On my way back, I went over the same plain, which stretches out to great length and is eight miles wide, to see the place where the people of Viterbo (who are all either workers or traffickers with no gentlemen amongst them) collect the flax and hemp, the working of which is their chief industry, and found none but men employed, the women taking no part in the work. There was a vast quantity of material, and many craftsmen busy around a lake of water, which is boiling hot all the year round, and is said to be fathomless. From this lake they have formed other pools of warm water in which they put their hemp and flax to steep.[102]
On Saturday, Saint Michael’s Day, I went after dinner to visit the Madonna del Cerquio,[103] a church about a mile outside the city. The road thither is a very fine one, level and straight and planted with trees from one end to the other, the work of the Farnese Pope.[104] The church itself is very fine, full of evidences of devotion and innumerable ex votos. On the wall is the Latin inscription, some hundred years old, telling how a certain man, having been attacked by robbers and half-killed, sought refuge in an oak tree, upon which was set the image of the Madonna now preserved here, and offered his prayers thereto. By a miracle the Madonna made him invisible, and thus he escaped a most pressing danger; and from this miracle arose this particular worship of the Madonna. The present magnificent church was built near where the oak stood, and the trunk of the oak tree, cut off low down, may yet be seen; and the part to which the image was fixed, together with the branches, is hung up on the wall.

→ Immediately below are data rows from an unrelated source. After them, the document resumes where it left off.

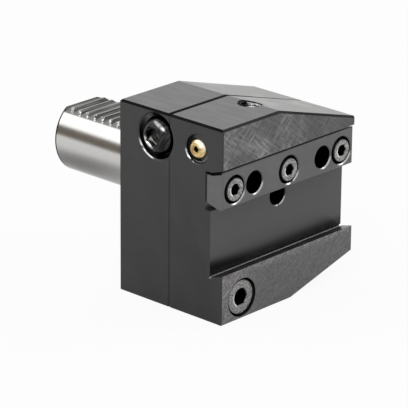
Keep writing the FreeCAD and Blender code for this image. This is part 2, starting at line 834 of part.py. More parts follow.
def make_nozzle():
    """Ball nozzle on the left face: the ball, its seat and the retaining ring."""
    ball = new_body("nozzle_ball")
    profile = new_sketch(ball, "ball_profile", "XZ_Plane")
    outline(profile, [
        (s.jet_radius, s.ball_front),
        (across_sphere(s.ball_radius, s.ball_front), s.ball_front),
        (across_sphere(s.ball_radius, s.ball_back), -s.ball_back),
        (s.jet_inlet_radius, -s.ball_back),
        (s.jet_radius, ZERO),
    ], {1: (s.ball_radius, True)})
    turn(ball, profile, "V_Axis")

    outer = s.nozzle_bore_radius - s.thread_clearance
    cup = s.ball_radius + s.nozzle_gap
    retainer = new_body("nozzle_retainer")
    profile = new_sketch(retainer, "retainer_profile", "XZ_Plane")
    outline(profile, [
        (across_sphere(cup, s.retainer_back), -s.retainer_back),
        (outer, -s.retainer_back),
        (outer, s.retainer_front),
        (across_sphere(cup, s.retainer_front), s.retainer_front),
    ], {3: (cup, True)})
    turn(retainer, profile, "V_Axis")

    seat = new_body("nozzle_seat")
    profile = new_sketch(seat, "seat_profile", "XZ_Plane")
    seat_top = s.retainer_back + s.nozzle_gap
    outline(profile, [
        (s.nozzle_channel_radius, -s.seat_back),
        (outer, -s.seat_back),
        (outer, -seat_top),
        (across_sphere(cup, seat_top), -seat_top),
        (s.nozzle_channel_radius, -across_sphere(cup, s.nozzle_channel_radius)),
    ], {3: (cup, True)})
    turn(seat, profile, "V_Axis")

    pieces = [ball, seat, retainer]
    for piece in pieces:
        place(piece, left_x + s.ball_depth, nozzle_y, s.coolant_height, *TO_LEFT)
    return pieces


def make_plugs():
    """Plug screws of the cross-drilled coolant ways, and the side plug's washer."""
    grub = new_body("top_port_plug")
    radius = s.port_radius - s.thread_clearance
    profile = new_sketch(grub, "grub_profile", "XZ_Plane")
    edge = s.head_chamfer
    outline(profile, [
        (ZERO, ZERO),
        (radius - edge, ZERO),
        (radius, -edge),
        (radius, edge - s.port_plug_length),
        (radius - edge, -s.port_plug_length),
        (ZERO, -s.port_plug_length),
    ])
    turn(grub, profile, "V_Axis")
    cut_socket(grub, "grub_socket", ZERO, s.small_socket, s.small_socket_depth)
    place(grub, -s.port_x, port_y, s.block_top - s.port_plug_sink, *UPRIGHT)

    washer_x = left_x + s.side_counterbore_depth
    screw = button_screw("side_plug_screw")
    place(screw, washer_x - s.side_washer_thickness, -s.side_plug_y, s.coolant_height, *TO_LEFT)
    washer = plain_ring("side_plug_washer", s.side_washer_radius,
                        s.large_thread_radius + s.thread_clearance, s.side_washer_thickness)
    place(washer, washer_x, -s.side_plug_y, s.coolant_height, *TO_LEFT)
    return [grub, screw, washer]


def make_seals():
    """Rubber rings: round the shank's root and round the coolant way at the seam."""
    shank = seal_ring("shank_seal_ring", s.shank_radius + s.face_groove_width / 2,
                      s.shank_ring_section)
    place(shank, 0, s.shank_ring_section - s.face_groove_depth, 0, *TO_FRONT)
    seam = seal_ring("seam_seal_ring", s.seam_ring_radius, s.seam_ring_section)
    place(seam, -s.coolant_x, seam_y - s.seam_ring_section, s.coolant_height, *TO_FRONT)
    return [shank, seam]


def check_and_write(pieces):
    """Stop on any failed object, then write one STEP file for each piece."""
    doc.recompute()
    for thing in doc.Objects:
        if "Invalid" in thing.State or "Error" in thing.State:
            raise RuntimeError(f"{thing.Label} failed: {thing.State}")
    os.makedirs("parts", exist_ok=True)
    for piece in pieces:
        shape = piece.Shape
        if shape.isNull() or not shape.isValid() or len(shape.Solids) != 1:
            raise RuntimeError(f"{piece.Label} has no valid solid")
        shape.exportStep(f"parts/{piece.Label}.step")
        print(f"{piece.Label}: {shape.Volume:.1f} mm3")


pieces = [make_flange(), make_blade_block(), make_wedge()]
pieces += make_clamp_sets() + make_block_screws() + make_dowels()
pieces += make_nozzle() + make_plugs() + make_seals()
check_and_write(pieces)
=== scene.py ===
import json
import math

import bpy
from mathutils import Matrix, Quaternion, Vector

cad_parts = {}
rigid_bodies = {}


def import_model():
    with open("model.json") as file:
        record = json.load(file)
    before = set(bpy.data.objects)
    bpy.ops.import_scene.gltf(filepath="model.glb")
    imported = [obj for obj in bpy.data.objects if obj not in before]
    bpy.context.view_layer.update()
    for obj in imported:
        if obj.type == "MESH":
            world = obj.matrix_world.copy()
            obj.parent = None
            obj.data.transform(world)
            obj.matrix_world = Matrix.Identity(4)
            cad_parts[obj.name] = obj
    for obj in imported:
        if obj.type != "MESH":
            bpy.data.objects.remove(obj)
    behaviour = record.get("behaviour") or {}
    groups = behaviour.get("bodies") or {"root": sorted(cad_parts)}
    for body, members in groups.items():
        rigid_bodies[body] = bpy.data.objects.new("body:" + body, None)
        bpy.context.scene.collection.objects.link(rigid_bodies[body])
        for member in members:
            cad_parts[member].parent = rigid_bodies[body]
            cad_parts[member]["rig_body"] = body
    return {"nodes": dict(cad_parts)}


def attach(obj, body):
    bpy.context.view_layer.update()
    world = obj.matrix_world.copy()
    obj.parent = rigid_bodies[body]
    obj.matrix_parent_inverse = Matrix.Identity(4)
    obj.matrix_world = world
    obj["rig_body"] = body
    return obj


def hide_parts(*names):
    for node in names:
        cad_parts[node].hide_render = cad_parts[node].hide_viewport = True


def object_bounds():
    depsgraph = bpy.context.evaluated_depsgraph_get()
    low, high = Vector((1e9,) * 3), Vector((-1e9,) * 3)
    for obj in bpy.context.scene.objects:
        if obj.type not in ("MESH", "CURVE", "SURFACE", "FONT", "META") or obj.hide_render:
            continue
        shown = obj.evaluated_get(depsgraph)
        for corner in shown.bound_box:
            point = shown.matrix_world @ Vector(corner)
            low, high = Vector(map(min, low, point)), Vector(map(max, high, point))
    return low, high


# Turret tool holder for parting-off blades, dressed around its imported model.
# Blender works in metres: the origin lies on the shank axis in the flange's
# contact face, +Y runs along the shank, -Y is the blade side and +Z is up.
# Sizes and places are written in millimetres and times MM where they are used.

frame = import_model()
cad_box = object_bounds()

MM = 0.001

# Sides of a turned piece and of a thread, and rings in one pitch of a thread.
ROUND = 72
THREAD_SIDES = 36
THREAD_RINGS = 6

# Softened edges of the blocks and the bar, in millimetres, and the angles in degrees
# below which faces shade smoothly. The roof's ridge is sharper than BLOCK_SMOOTH.
EDGE_SOFTNESS = 0.07
BLOCK_SMOOTH = 12
PIECE_SMOOTH = 30

# The camera stands where the photograph was taken from.
CAMERA_AZIMUTH = -47.28
CAMERA_ELEVATION = 20.55
CAMERA_ROLL = 0.52
CAMERA_DISTANCE = 1001.62
CAMERA_TARGET = (-17.65, -24.84, -4.17)
IMAGE_WIDTH = 408
FOCAL_PIXELS = 2795.0
SENSOR_WIDTH = 36

# The floor lies this far below the holder, so that the two never share a plane.
FLOOR_GAP = 0.05

# The shank's radius and end, and the blocks' faces.
SHANK_RADIUS, SHANK_END = 15.0, 55.0
LEFT = -35.5
FRONT = -50.0
TOP = 34.0
SEAM = -24.5
RIDGE_X = -5.7
TOP_SLOPE = math.tan(math.radians(16))
SEAT_FRONT_Z = -20.2
SLOT_Y = -44.4

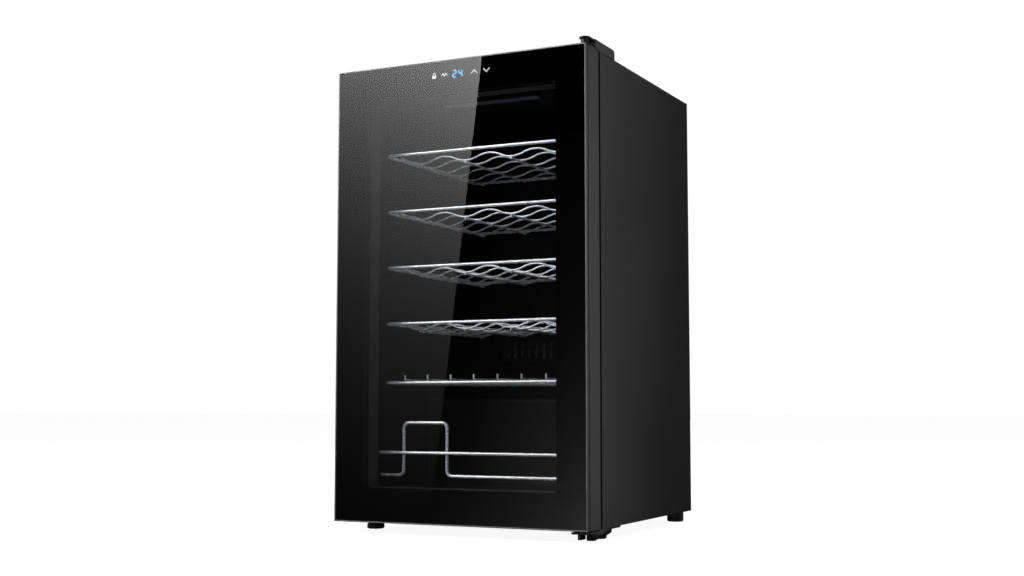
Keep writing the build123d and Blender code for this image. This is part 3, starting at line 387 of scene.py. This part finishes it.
zinc = finish(
    "galvanised_sheet", spangle,
    {"Tone": rgb(0.42, 0.43, 0.45), "Second Tone": rgb(0.56, 0.57, 0.58), "Crystal Size": 110.0,
     "Rough Low": 0.34, "Rough High": 0.5, "Relief": 0.12},
    {"Metallic": 1.0})
coat(zinc, "base_pan", "bay_panel", "hinge_nut_plates")

# ------------------------------------------------------------------ Rear panel and wall spacers
# Black coated steel sheet over the foam, with two hollow plastic stand-offs that keep the
# condenser clear of the wall.
rear_coat = finish(
    "rear_black_coat", surface_grain,
    {"Tone": rgb(0.022, 0.022, 0.023), "Second Tone": rgb(0.030, 0.030, 0.031), "Grain Size": 1100.0,
     "Patch Size": 5.0, "Rough Low": 0.42, "Rough High": 0.55, "Relief": 0.18})
coat(rear_coat, "rear_panel")
service_plastic = finish(
    "service_plastic", surface_grain,
    {"Tone": rgb(0.055, 0.055, 0.058), "Second Tone": rgb(0.072, 0.072, 0.075), "Grain Size": 1700.0,
     "Patch Size": 9.0, "Rough Low": 0.48, "Rough High": 0.6, "Relief": 0.3, "Dust": 0.5})
coat(service_plastic, "condenser_brackets")


def apply_modifiers(piece):
    """Bake a piece's modifiers into its mesh."""
    graph = bpy.context.evaluated_depsgraph_get()
    baked = bpy.data.meshes.new_from_object(piece.evaluated_get(graph))
    piece.modifiers.clear()
    piece.data = baked


def fit_piece(piece, body, material, *replaced):
    """Shade a new piece, give it its finish, and let it stand for CAD nodes on a body."""
    piece.data.materials.clear()
    piece.data.materials.append(material)
    piece.data.shade_smooth()
    piece.data.set_sharp_from_angle(angle=math.radians(32))
    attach(piece, body)
    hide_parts(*replaced)


def softened(node, radius, body, material):
    """A copy of a CAD node with its sharp edges rounded off."""
    mesh = nodes[node].data.copy()
    work = bmesh.new()
    work.from_mesh(mesh)
    bmesh.ops.remove_doubles(work, verts=work.verts, dist=1e-6)
    bmesh.ops.dissolve_limit(work, angle_limit=math.radians(1.0), verts=work.verts, edges=work.edges)
    work.to_mesh(mesh)
    work.free()
    piece = bpy.data.objects.new(f"{node}_shell", mesh)
    scene.collection.objects.link(piece)
    rounding = piece.modifiers.new("rounding", "BEVEL")
    rounding.width = radius
    rounding.segments = 2
    rounding.limit_method = "ANGLE"
    rounding.angle_limit = math.radians(40)
    apply_modifiers(piece)
    fit_piece(piece, body, material, node)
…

On Saturday the last day of September I left Viterbo in the morning and took the road to Bagnaia, a place belonging to Cardinal Gambaro, richly embellished, especially with fountains, in respect of which it not only equals but outdoes places like Pratolino and Tivoli.[105] In the first place the fountains here all run with fresh spring water, which is not the case at Tivoli, and the supply is so abundant—at Pratolino it is very scanty—that they have been able to make all sorts of devices therewith. Messer Tomaso da Siena, who designed the fountains at Tivoli, or at any rate the principal ones, is still engaged on these, which are unfinished, and in this, his latest work, he has touched the highest point of art and beauty and grace, by adding continually some fresh design to the original. There is a lofty pyramid, from which three thousand jets of this matchless water gush forth in all kinds of different ways, some ascending, others descending, and round the pyramid are four beautiful basins full of clear fresh water. In the middle of each is a little boat fashioned in stone, each one manned with two arquebusiers and a trumpeter, who shoot water through their instruments on to the pyramid. Round about are most lovely walks furnished with seats made of fine stone and carved with most exquisite art. Other portions of the place may seem more delightful to other people; for instance, the palace itself, small, but well kept and pleasant. For myself, however, I maintain that this place far outshines any other in turning water to use and beauty. The cardinal was not there, but being francesco at heart as he was Francesco by name, his people in charge of the palace showed me the greatest courtesy and friendship.
From this place we followed the direct road and came to Caprarola, the palace of Cardinal Farnese, and the most famous in all Italy.[106] I have seen nothing in this country to be compared with it. The upper part of the structure is in the form of a terrace built so that the tiled roof is invisible. It is pentagonal in shape, but has all the look of being a square. The interior is a perfect circle with wide corridors running round, arched and painted all over. The mass of building is immense, all the chambers being square and the large rooms very beautiful. Amongst these is one, a marvel, which has in its vaulted roof the celestial world with all its constellations, and on its walls the terrestrial with all the regions accurately displayed, every detail being richly painted on the wall aforesaid. In other places are pictorial representations of the most heroic deeds of Pope Paul III., and of the house of Farnese. The personages represented are so life-like that the portraits of our Constable, of the Queen Mother, or of her children, Charles, Henry, the Duke of Alençon, and the Queen of Navarre, will be recognised at once by any who may see them; and the same may be said with regard to King Francis, Henry II., Pietro Strozzi, and others. At the opposite ends of one of the saloons are portraits of King Henry II. and King Philip. Under King Henry’s portrait—which occupies the place of honour—is written, Conservatore di Casa Farnese, and under King Philip, Per li molti beni da lui ricevuti: in addition to these, there are many beautiful objects worth seeing, amongst others, a grotto in which an artificial spray of water falling into a basin conveys, both to ear and eye, the notion of natural rain. The villa is situated in a barren mountainous country, and the water for the fountains must needs be brought from Viterbo, eight miles distant.[107]